Doch nicht nur auf dem Rasen wird es heiß zugehen. Die Rivalität der beiden südamerikanischen Teams dürfte für eine hitzige Stimmung im Estadio Castelao sorgen. Da die traditionelle Trikotfarbe beider Mannschaften gleich ist, wird in der Arena das "Gelbfieber" umgehen.

Die benachbarten Grenzstädte Tabatinga (Brasilien) und Leticia (Kolumbien) schließen am Spieltag sogar ihre Schranken, weil sie Krawalle befürchten. Der Bürgermeister von Bogota hat für die Kolumbianer ab 10.00 Uhr morgens für zwölf Stunden "Ley Seca" ausgerufen, ein Ausschenk-Verbot von Alkohol.

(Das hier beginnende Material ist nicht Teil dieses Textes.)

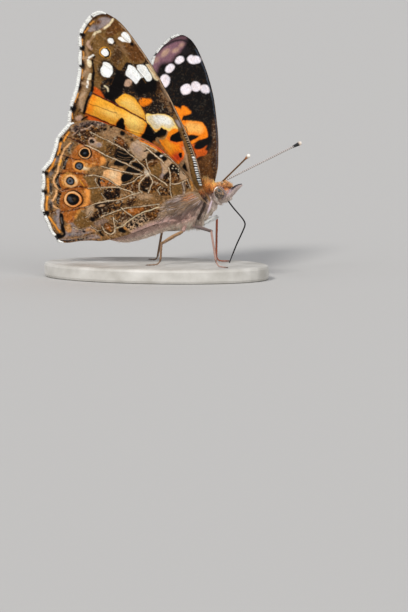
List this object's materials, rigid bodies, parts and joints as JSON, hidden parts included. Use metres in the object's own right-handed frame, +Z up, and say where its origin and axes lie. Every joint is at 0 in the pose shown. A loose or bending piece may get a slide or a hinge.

Zudem ist der Verkauf von Mehl und Rasierschaum untersagt. Im fußballverrückten Kolumbien werden Fans bei Siegesfeiern häufig mit Schaum eingeseift und in "Mehl-Bomben" gehüllt. Beides führt regelmäßig zu Schlägereien. Auch Fortaleza ist in erhöhter Alarmbereitschaft, es patrouillieren deutlich mehr Polizisten und Soldaten an öffentlichen Plätzen.